Structure/reactivity relationships in the benzo[c]phenanthrene skeleton: stable ion and electrophilic substitution (nitration, bromination) study of substituted analogues, novel carbocations and substituted derivatives.

Abstract

A series of novel carbocations were generated by low-temperature protonation of substituted benzo[c]phenanthrenes, B[c]Phs, and their charge delocalization pathways were elucidated by NMR on the basis of the magnitude of Deltadelta13C values. It has been shown that the protonation regioselectivity is strongly controlled by methoxy and hydroxyl substituents, whose directive effects override methyl substitution effects. Regiocontrol by -OMe and -OH substituents, and its stronger influence relative to methyl groups, was also observed in the nitration and bromination reactions. Charge distribution modes in the regioisomeric protonated carbocations formed via parent B[c]Ph as well as in the benzylic carbocation formed via fjord-region epoxide ring opening were deduced by gauge-invariant atomic orbital density functional theory (GIAO-DFT) and from the natural population analysis (NPA)-derived changes in charges over CHs. These patterns were compared with those derived from NMR experiments in the substituted derivatives.
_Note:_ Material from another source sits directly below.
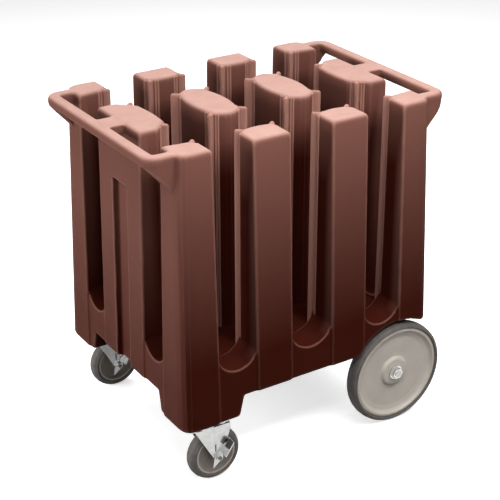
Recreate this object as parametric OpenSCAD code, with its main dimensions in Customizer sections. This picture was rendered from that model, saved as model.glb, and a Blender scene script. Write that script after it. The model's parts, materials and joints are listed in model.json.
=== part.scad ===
// Dish caddy: a one-piece hollow moulded body with twelve towers round six plate wells,
// on two fixed wheels and two braked swivel casters.
// Origin on the floor under the middle of the body. X runs from the casters to the fixed
// wheels, Y across the cart, Z up. All sizes in millimetres.

/* [Body] */
// Length of the body over its end faces, at the top
body_l = 638; // [600:1:680]
// Width of the body over its long faces, at the top
body_w = 514; // [490:1:550]
// Height of the tower tops above the floor
body_h = 788; // [730:1:880]
// Height of the well floors above the floor
well_floor_z = 270; // [264:1:300]
// Height of the slots' round bottoms over the well floors
side_sill = 4; // [2:0.5:8]
// Height of the end slots' round bottoms over the well floors
end_sill = 7; // [4:0.5:12]
// Height of the underside of the body
underside_z = 204; // [196:1:214]
// Height of the underside past the fixed wheels
tail_z = 250; // [242:1:256]
// Lean of each end face between the top and the underside
end_lean = 12; // [0:0.5:14]
// Lean of each long face between the top and the underside
side_lean = 20; // [16:0.5:24]
// Thickness of the moulded wall
wall = 6; // [4:0.5:8]
// Rounding of the tower tops
top_r = 9; // [4:0.5:12]
// Rounding of the body's lower edge
foot_r = 9; // [4:0.5:12]
// Softness of the small upright edges
edge_r = 5; // [3:0.5:6]
// Softness of the four outer corners
corner_r = 32; // [16:1:40]
// How far the towers stand proud of the panels below the slots
pilaster = 4; // [2:0.5:6]

/* [Wells] */
// Distance of the well centres from the long faces, at the top
well_side = 125; // [121:1:129]
// Distance of the outer well centres from the end faces, at the top
well_end = 126; // [122:1:130]
// Radius of the circle that the plate ribs of a well touch
well_r = 73; // [68:1:78]
// Reach of a plate rib past the corner of its tower
rib_reach = 11; // [8:0.5:14]
// Width of a plate rib
rib_w = 9; // [6:0.5:11]

/* [Towers] */
// Width of the middle slot of a long side
middle_slot_w = 104; // [94:1:110]
// Width of the other slots of a long side
slot_w = 94; // [88:1:100]
// Depth of the towers of the long sides, at the top
side_tower_d = 70; // [62:1:78]
// Width of the slots in the end faces
end_slot_w = 84; // [78:1:90]
// How far the middles of those slots lie outside the well centres
end_slot_shift = 5; // [2:0.5:8]
// Depth of the end towers
end_tower_d = 82; // [74:1:90]
// Distance of the centre towers' noses from the lines of the well centres
nose_gap = 28.5; // [24:0.5:34]
// Width of the centre towers at the ribs
mid_tower_w = 69; // [60:1:78]
// Swell of each long flank of the centre towers
flank_swell = 16; // [10:1:20]
// Swell of the other tower faces that look into the wells
swell = 5; // [2:0.5:10]
// Width of the upright groove in the end towers
groove_w = 64; // [40:1:80]
// Depth of the upright groove
groove_d = 15; // [6:1:18]
// Height of the top of the groove
groove_top_z = 647; // [560:1:680]

/* [Handles] */
// Reach of the handle rails past the end faces, at the top
rail_out = 60; // [50:1:64]
// How far the sides of the rails lie inside the long faces
rail_in = 19; // [18:1:32]
// Thickness of a rail seen from above
rail_t = 29; // [24:1:32]
// Height of a rail
rail_h = 24; // [20:1:28]
// Rounding of a rail's edges
rail_r = 8; // [4:0.5:9]
// Radius of the rails' corners over their outside
rail_corner = 32; // [30:1:44]
// Height at which the handle gussets run into the towers
gusset_z = 704; // [680:1:730]
// Width of the neck between a rail and its end tower
neck_w = 57; // [40:1:80]

/* [Fixed wheels] */
// Diameter of the fixed wheels
wheel_d = 254; // [246:1:258]
// Width of the fixed wheels' tread
wheel_w = 36; // [32:1:38]
// How far the wheels' middle planes lie outside the long faces, at the top
wheel_out = 2.5; // [0:0.5:5]
// Distance of the fixed axle from the end face, at the top
axle_from_end = 75; // [72:1:78]
// Diameter of the fixed axle
axle_d = 16; // [12:0.5:18]
// Gap between the tread and the wheel arch
arch_gap = 11; // [9:1:13]
// Depth of the wheel arches behind the body's long faces
arch_depth = 46; // [44:1:60]
// Diameter of the wheel rim inside the tyre
rim_d = 231; // [220:1:236]
// Thickness of the wheel disc
disc_t = 6; // [4:0.5:9]
// Diameter of the wheel's boss
boss_d = 66; // [50:1:74]
// Reach of the wheel's hub towards the cart from its middle plane
hub_in = 21; // [18:0.5:22]
// Reach of the wheel's hub outwards from its middle plane
hub_out = 8; // [5:0.5:9]
// Diameter of the wheel's bush over its outside
bush_d = 25; // [23:0.5:30]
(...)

NMR-based charge delocalization mapping provided insight into structure/activity relationships in the methylated and fluorinated B[c]Phs. Regioselectivities observed in the nitration and bromination reactions in representative cases are the same as those via protonations. Among a group of novel nitro and bromo derivatives synthesized in this study are examples, where the nitro group is introduced into the fjord region, for which the X-ray structure could be obtained in one case.